%%
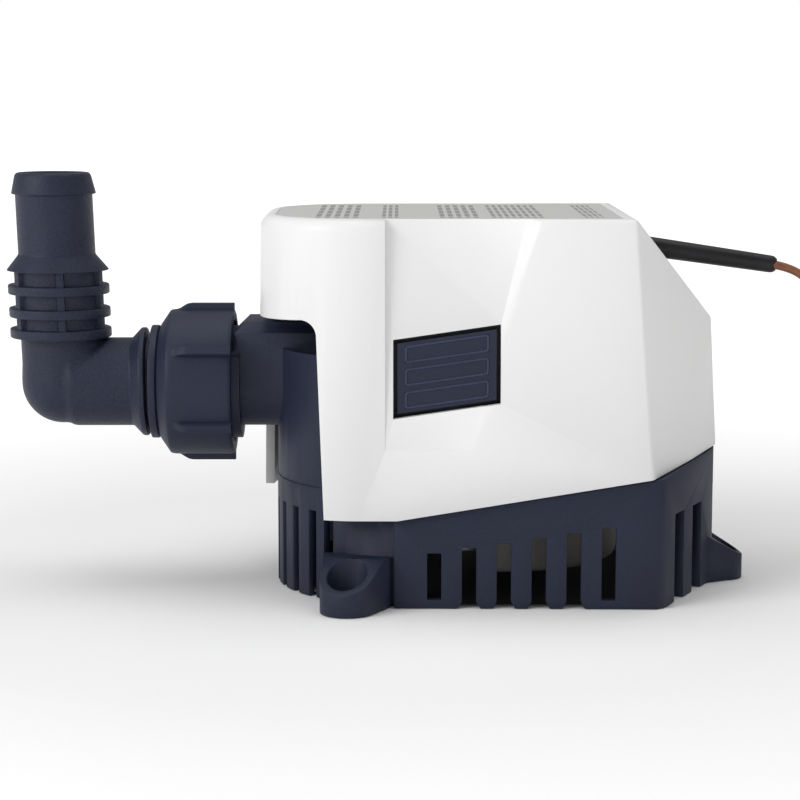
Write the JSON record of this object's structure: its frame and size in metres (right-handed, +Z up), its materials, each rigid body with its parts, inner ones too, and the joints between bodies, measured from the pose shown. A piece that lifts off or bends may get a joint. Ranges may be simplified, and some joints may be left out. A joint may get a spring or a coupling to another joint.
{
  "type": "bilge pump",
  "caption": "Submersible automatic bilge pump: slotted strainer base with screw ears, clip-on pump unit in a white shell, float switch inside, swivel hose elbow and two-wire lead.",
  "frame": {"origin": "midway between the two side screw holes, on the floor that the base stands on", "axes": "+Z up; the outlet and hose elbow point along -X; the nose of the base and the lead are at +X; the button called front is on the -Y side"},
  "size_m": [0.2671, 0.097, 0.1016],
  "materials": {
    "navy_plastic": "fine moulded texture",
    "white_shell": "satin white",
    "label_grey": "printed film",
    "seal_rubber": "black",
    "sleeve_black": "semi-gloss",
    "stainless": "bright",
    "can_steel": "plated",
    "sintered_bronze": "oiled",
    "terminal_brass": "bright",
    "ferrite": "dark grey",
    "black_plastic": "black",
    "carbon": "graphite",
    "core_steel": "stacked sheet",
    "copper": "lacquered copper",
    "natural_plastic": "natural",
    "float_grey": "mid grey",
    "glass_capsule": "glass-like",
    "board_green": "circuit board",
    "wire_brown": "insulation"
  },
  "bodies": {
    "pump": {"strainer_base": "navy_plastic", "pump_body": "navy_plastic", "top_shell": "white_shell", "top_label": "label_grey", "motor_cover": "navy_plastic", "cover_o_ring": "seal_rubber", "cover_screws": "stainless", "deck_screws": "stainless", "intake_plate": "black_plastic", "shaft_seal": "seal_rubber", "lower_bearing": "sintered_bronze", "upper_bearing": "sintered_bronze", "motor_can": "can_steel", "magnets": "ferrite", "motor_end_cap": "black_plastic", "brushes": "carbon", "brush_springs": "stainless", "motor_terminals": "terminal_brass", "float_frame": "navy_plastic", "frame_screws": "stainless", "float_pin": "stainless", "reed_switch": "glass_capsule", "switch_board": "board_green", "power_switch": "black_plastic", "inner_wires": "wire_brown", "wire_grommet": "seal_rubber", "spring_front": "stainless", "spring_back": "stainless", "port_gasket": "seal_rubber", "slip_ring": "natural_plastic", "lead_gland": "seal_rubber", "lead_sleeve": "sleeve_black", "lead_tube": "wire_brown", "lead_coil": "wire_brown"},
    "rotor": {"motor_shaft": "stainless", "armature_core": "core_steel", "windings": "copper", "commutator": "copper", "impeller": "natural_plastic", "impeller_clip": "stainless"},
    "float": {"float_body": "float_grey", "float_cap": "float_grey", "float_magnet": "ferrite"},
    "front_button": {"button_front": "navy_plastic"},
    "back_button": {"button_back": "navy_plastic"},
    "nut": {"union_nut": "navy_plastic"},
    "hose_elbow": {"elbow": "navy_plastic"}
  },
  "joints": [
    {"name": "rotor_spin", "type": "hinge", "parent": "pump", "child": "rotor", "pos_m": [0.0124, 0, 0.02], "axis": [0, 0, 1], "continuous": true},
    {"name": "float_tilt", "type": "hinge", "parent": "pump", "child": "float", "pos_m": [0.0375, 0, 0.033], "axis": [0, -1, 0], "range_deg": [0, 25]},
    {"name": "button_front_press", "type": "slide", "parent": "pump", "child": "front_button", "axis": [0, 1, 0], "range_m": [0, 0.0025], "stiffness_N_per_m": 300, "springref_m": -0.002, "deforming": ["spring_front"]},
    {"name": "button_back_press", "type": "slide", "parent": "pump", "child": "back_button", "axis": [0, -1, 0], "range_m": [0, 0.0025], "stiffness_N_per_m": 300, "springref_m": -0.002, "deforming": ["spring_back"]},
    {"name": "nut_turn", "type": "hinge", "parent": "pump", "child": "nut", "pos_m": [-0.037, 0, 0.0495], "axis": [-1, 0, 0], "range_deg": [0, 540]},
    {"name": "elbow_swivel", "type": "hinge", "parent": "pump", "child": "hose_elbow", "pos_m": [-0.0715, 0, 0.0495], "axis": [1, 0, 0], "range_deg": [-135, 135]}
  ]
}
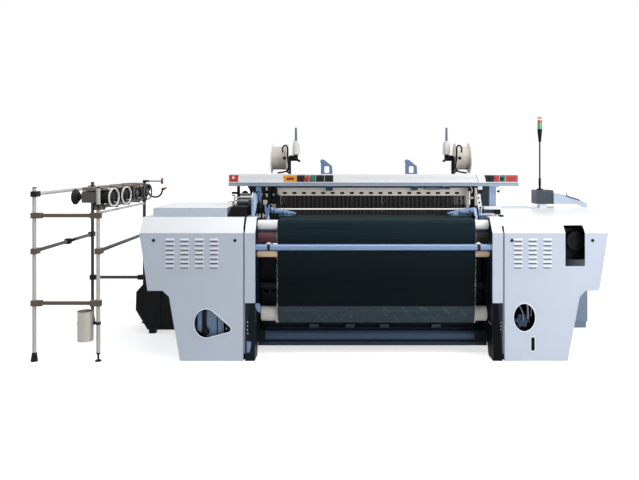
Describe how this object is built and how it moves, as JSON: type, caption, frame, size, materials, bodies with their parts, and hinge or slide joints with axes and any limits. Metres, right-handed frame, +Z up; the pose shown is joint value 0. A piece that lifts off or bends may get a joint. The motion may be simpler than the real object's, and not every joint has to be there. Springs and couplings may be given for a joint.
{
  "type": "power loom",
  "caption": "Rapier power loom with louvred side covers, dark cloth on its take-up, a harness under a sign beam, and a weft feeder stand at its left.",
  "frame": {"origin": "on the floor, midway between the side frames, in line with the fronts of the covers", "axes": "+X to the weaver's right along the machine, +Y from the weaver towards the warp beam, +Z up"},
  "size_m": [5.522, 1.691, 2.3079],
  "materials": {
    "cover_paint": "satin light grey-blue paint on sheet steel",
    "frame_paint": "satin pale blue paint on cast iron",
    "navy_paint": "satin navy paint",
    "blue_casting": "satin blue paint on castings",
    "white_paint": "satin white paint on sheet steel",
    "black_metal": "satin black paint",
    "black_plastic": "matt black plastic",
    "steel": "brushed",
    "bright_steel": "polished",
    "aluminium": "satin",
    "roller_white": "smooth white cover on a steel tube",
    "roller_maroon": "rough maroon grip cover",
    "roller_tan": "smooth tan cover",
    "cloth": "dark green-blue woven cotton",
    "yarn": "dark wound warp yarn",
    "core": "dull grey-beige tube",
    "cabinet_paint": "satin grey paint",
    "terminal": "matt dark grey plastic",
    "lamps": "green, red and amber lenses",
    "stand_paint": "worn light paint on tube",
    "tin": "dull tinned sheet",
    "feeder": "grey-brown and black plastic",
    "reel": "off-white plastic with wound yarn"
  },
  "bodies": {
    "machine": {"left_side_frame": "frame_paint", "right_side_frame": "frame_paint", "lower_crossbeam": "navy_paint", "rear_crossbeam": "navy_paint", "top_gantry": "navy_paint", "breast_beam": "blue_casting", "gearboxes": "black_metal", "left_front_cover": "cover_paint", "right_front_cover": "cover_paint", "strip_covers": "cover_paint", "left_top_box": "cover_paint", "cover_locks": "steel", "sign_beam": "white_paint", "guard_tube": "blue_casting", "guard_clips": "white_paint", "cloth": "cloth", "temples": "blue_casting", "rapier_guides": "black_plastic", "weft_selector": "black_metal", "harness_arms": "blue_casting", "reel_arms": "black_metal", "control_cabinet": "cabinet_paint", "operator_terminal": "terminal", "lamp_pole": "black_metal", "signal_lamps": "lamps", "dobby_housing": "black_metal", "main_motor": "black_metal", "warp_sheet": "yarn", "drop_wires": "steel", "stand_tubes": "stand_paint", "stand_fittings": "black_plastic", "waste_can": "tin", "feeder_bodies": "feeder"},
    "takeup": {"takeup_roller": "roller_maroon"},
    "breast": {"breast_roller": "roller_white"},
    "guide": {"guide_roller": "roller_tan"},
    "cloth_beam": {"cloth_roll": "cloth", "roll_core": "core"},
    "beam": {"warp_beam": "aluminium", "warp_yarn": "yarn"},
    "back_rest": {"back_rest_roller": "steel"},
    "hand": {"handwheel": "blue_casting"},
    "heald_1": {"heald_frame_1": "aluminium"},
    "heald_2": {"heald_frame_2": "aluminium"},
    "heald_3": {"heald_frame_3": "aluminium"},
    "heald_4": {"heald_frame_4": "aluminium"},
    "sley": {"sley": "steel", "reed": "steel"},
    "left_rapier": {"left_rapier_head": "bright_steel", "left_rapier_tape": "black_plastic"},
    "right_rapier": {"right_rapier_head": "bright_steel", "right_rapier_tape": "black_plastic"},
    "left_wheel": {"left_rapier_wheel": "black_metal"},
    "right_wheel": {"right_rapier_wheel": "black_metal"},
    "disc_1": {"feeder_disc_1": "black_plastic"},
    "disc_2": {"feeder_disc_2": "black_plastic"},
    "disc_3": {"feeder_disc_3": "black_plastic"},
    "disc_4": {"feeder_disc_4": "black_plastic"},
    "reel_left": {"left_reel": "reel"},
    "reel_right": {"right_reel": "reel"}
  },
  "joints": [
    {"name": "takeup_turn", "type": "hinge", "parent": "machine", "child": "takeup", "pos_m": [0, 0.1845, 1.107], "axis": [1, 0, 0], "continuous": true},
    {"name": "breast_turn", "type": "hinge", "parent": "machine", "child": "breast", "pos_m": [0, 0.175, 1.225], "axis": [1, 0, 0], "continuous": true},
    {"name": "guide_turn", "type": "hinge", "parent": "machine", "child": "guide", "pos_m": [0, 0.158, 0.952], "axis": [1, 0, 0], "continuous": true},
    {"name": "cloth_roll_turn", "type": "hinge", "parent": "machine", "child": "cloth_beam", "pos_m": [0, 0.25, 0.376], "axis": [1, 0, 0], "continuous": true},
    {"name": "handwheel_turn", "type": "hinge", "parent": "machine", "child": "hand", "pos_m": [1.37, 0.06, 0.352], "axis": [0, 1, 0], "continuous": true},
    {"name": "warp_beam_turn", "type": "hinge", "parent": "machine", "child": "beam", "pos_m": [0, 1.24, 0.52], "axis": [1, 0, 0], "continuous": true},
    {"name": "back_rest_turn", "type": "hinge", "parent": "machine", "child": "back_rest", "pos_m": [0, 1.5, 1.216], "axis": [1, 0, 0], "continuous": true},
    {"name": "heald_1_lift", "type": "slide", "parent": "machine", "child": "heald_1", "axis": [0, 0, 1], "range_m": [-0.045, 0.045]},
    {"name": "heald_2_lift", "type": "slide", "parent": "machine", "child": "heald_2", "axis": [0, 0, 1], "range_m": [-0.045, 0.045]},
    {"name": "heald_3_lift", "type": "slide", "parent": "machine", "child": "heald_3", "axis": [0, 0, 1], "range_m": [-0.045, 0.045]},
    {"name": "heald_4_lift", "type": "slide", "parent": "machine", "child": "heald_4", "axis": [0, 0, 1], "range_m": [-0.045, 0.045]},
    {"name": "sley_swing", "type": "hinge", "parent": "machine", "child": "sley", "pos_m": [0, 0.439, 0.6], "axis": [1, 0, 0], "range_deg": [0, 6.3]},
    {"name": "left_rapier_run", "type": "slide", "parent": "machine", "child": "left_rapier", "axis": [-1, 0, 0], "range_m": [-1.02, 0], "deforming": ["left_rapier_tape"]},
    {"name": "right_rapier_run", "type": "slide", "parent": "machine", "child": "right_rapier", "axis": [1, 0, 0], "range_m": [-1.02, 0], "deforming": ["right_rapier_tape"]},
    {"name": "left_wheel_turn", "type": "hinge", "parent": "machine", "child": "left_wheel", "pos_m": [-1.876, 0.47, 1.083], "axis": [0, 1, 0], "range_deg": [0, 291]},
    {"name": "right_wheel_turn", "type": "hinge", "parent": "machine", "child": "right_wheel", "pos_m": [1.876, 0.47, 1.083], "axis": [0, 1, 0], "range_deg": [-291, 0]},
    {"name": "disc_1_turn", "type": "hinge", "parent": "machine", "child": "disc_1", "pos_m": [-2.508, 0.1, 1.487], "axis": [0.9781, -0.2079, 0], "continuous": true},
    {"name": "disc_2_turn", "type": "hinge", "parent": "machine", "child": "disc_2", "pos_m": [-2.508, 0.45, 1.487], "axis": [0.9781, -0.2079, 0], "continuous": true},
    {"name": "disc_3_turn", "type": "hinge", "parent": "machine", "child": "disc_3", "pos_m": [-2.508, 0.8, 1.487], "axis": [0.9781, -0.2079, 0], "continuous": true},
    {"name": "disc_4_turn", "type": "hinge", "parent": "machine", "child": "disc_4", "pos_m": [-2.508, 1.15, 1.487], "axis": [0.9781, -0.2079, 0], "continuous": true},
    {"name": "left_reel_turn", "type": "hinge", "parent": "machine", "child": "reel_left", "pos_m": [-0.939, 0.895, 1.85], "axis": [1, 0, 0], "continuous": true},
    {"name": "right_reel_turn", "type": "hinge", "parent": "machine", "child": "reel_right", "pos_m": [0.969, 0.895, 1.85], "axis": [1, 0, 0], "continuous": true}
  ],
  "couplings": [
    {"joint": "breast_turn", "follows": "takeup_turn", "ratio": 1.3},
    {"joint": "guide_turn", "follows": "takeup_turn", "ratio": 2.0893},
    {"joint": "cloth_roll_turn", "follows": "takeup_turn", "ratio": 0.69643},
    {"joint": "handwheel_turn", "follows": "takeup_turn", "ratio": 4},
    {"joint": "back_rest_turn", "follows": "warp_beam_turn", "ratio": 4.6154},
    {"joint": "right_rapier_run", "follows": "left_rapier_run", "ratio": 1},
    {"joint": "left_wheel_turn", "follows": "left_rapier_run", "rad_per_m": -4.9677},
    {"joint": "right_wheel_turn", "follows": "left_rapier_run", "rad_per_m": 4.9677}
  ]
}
%%
Description of the task. For this exercise, gather every line of the data that contains the word "materials".

Exercise answer.
Write the JSON record of this object's structure: its frame and size in metres (right-handed, +Z up), its materials, each rigid body with its parts, inner ones too, and the joints between bodies, measured from the pose shown. A piece that lifts off or bends may get a joint. Ranges may be simplified, and some joints may be left out. A joint may get a spring or a coupling to another joint.
  "materials": {
Describe how this object is built and how it moves, as JSON: type, caption, frame, size, materials, bodies with their parts, and hinge or slide joints with axes and any limits. Metres, right-handed frame, +Z up; the pose shown is joint value 0. A piece that lifts off or bends may get a joint. The motion may be simpler than the real object's, and not every joint has to be there. Springs and couplings may be given for a joint.
  "materials": {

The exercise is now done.